You'll be close enough to day trip Acadia from Beech Hill Pond. It is very beautiful so I think definitely worth the trip on a couple of days in your week. Some random thoughts:
Bar Harbor the town is beautiful, but can be very crowded, so personally I wouldn't spend too much time there.
On the east side of the island I'd drive my mom up to the summit of Cadillac Mtn to look around, as well as to the Park Loop Road around the area of Thunder Hole, the Ocean Path and Otter Cliff. This area can be beautiful at any time, but can be magic in the evening when crowds dissipate and the light gets warm, and even to watch the moon rise over the water. I'd also take mom for lunch at the Jordan Pond House, they have a good menu and you can eat outside with the pond/mountain view - a fantastic spot!
On the west side of the island, which is quieter, I'd be sure to check out Echo Lake and Long Pond if paddling. Be sure to look around the town of Southwest harbor - the biggest town on that side of the island, and not as congested as Bar Harbor. You can get a nice local Maine shellfish meal - mussels and lobster - in Southwest Harbor on the water at a lobster pound (Beal's off Clark Pt Road) or a little further south in Bernard at Thurston's. The Seawall area there is nice and the Bass Harbor Head lighthouse is a lovely spot as well.
The Blue Hill area is certainly very nice too, but if I had to pick one, I'd be going to Acadia, no contest.
Thank you very much
Sure... to my eye this area is as pretty as any in the country, I think you will have a great time. One last thing - if you haven't been there, the weather can be... variable.

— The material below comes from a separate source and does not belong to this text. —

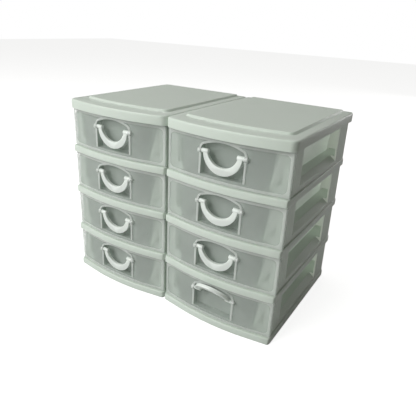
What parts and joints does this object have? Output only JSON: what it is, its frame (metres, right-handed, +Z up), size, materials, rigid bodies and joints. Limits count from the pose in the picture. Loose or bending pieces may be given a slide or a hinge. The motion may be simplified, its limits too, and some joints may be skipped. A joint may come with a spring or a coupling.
{
  "type": "desktop mini drawers",
  "caption": "Bow-fronted plastic desktop mini drawer cabinets with windowed sides, translucent pull-out drawers and swinging bail handles.",
  "frame": {"origin": "centre of the bounding box at floor level, with the lifted handle counted", "axes": "+X right, +Y towards the back, +Z up; the drawers open towards -Y"},
  "size_m": [0.3606, 0.2514, 0.287],
  "materials": {
    "cabinet_plastic": "moulded polypropylene, satin",
    "drawer_plastic": "translucent frosted polypropylene",
    "handle_plastic": "moulded, glossy"
  },
  "bodies": {
    "right_cabinet": {"right_top_cover": "cabinet_plastic", "right_shelf_1": "cabinet_plastic", "right_shelf_2": "cabinet_plastic", "right_shelf_3": "cabinet_plastic", "right_base": "cabinet_plastic", "right_tier_frame_1": "cabinet_plastic", "right_tier_frame_2": "cabinet_plastic", "right_tier_frame_3": "cabinet_plastic", "right_tier_frame_4": "cabinet_plastic"},
    "right_drawer_1": {"right_drawer_1": "drawer_plastic"},
    "right_handle_1": {"right_handle_1": "handle_plastic"},
    "right_drawer_2": {"right_drawer_2": "drawer_plastic"},
    "right_handle_2": {"right_handle_2": "handle_plastic"},
    "right_drawer_3": {"right_drawer_3": "drawer_plastic"},
    "right_handle_3": {"right_handle_3": "handle_plastic"},
    "right_drawer_4": {"right_drawer_4": "drawer_plastic"},
    "right_handle_4": {"right_handle_4": "handle_plastic"},
    "left_cabinet": {"left_top_cover": "cabinet_plastic", "left_shelf_1": "cabinet_plastic", "left_shelf_2": "cabinet_plastic", "left_shelf_3": "cabinet_plastic", "left_base": "cabinet_plastic", "left_tier_frame_1": "cabinet_plastic", "left_tier_frame_2": "cabinet_plastic", "left_tier_frame_3": "cabinet_plastic", "left_tier_frame_4": "cabinet_plastic"},
    "left_drawer_1": {"left_drawer_1": "drawer_plastic"},
    "left_handle_1": {"left_handle_1": "handle_plastic"},
    "left_drawer_2": {"left_drawer_2": "drawer_plastic"},
    "left_handle_2": {"left_handle_2": "handle_plastic"},
    "left_drawer_3": {"left_drawer_3": "drawer_plastic"},
    "left_handle_3": {"left_handle_3": "handle_plastic"},
    "left_drawer_4": {"left_drawer_4": "drawer_plastic"},
    "left_handle_4": {"left_handle_4": "handle_plastic"}
  },
  "joints": [
    {"name": "left_cabinet_slide", "type": "slide", "parent": "right_cabinet", "child": "left_cabinet", "axis": [-1, 0, 0], "range_m": [0, 0.2]},
    {"name": "right_drawer_1_slide", "type": "slide", "parent": "right_cabinet", "child": "right_drawer_1", "axis": [0, -1, 0], "range_m": [0, 0.17]},
    {"name": "right_handle_1_pivot", "type": "hinge", "parent": "right_drawer_1", "child": "right_handle_1", "pos_m": [0.0903, -0.10643, 0.2524], "axis": [-1, 0, 0], "range_deg": [0, 150]},
    {"name": "right_drawer_2_slide", "type": "slide", "parent": "right_cabinet", "child": "right_drawer_2", "axis": [0, -1, 0], "range_m": [0, 0.17]},
    {"name": "right_handle_2_pivot", "type": "hinge", "parent": "right_drawer_2", "child": "right_handle_2", "pos_m": [0.0903, -0.10643, 0.1846], "axis": [-1, 0, 0], "range_deg": [0, 150]},
    {"name": "right_drawer_3_slide", "type": "slide", "parent": "right_cabinet", "child": "right_drawer_3", "axis": [0, -1, 0], "range_m": [0, 0.17]},
    {"name": "right_handle_3_pivot", "type": "hinge", "parent": "right_drawer_3", "child": "right_handle_3", "pos_m": [0.0903, -0.10643, 0.1168], "axis": [-1, 0, 0], "range_deg": [0, 150]},
    {"name": "right_drawer_4_slide", "type": "slide", "parent": "right_cabinet", "child": "right_drawer_4", "axis": [0, -1, 0], "range_m": [0, 0.17]},
    {"name": "right_handle_4_pivot", "type": "hinge", "parent": "right_drawer_4", "child": "right_handle_4", "pos_m": [0.0903, -0.10643, 0.049], "axis": [-1, 0, 0], "range_deg": [-140, 10]},
    {"name": "left_drawer_1_slide", "type": "slide", "parent": "left_cabinet", "child": "left_drawer_1", "axis": [0, -1, 0], "range_m": [0, 0.17]},
    {"name": "left_handle_1_pivot", "type": "hinge", "parent": "left_drawer_1", "child": "left_handle_1", "pos_m": [-0.0903, -0.10643, 0.2524], "axis": [-1, 0, 0], "range_deg": [0, 150]},
    {"name": "left_drawer_2_slide", "type": "slide", "parent": "left_cabinet", "child": "left_drawer_2", "axis": [0, -1, 0], "range_m": [0, 0.17]},
    {"name": "left_handle_2_pivot", "type": "hinge", "parent": "left_drawer_2", "child": "left_handle_2", "pos_m": [-0.0903, -0.10643, 0.1846], "axis": [-1, 0, 0], "range_deg": [0, 150]},
    {"name": "left_drawer_3_slide", "type": "slide", "parent": "left_cabinet", "child": "left_drawer_3", "axis": [0, -1, 0], "range_m": [0, 0.17]},
    {"name": "left_handle_3_pivot", "type": "hinge", "parent": "left_drawer_3", "child": "left_handle_3", "pos_m": [-0.0903, -0.10643, 0.1168], "axis": [-1, 0, 0], "range_deg": [0, 150]},
    {"name": "left_drawer_4_slide", "type": "slide", "parent": "left_cabinet", "child": "left_drawer_4", "axis": [0, -1, 0], "range_m": [0, 0.17]},
    {"name": "left_handle_4_pivot", "type": "hinge", "parent": "left_drawer_4", "child": "left_handle_4", "pos_m": [-0.0903, -0.10643, 0.049], "axis": [-1, 0, 0], "range_deg": [0, 150]}
  ]
}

You might have a land breeze and some hot weather come through and a high temp of 95 and be thinking "man, this humidity is stifling!" ...and you might have a sea breeze and some cool weather come through and a high in the low 60s (maybe even some fog) and be thinking "this is July? I wish I brought something warmer!" So make sure mom at least has a sweater or a jacket along so you don't need to rush back into the car... the outdoors is glorious here so you want to be able to linger comfortably and just take it all in.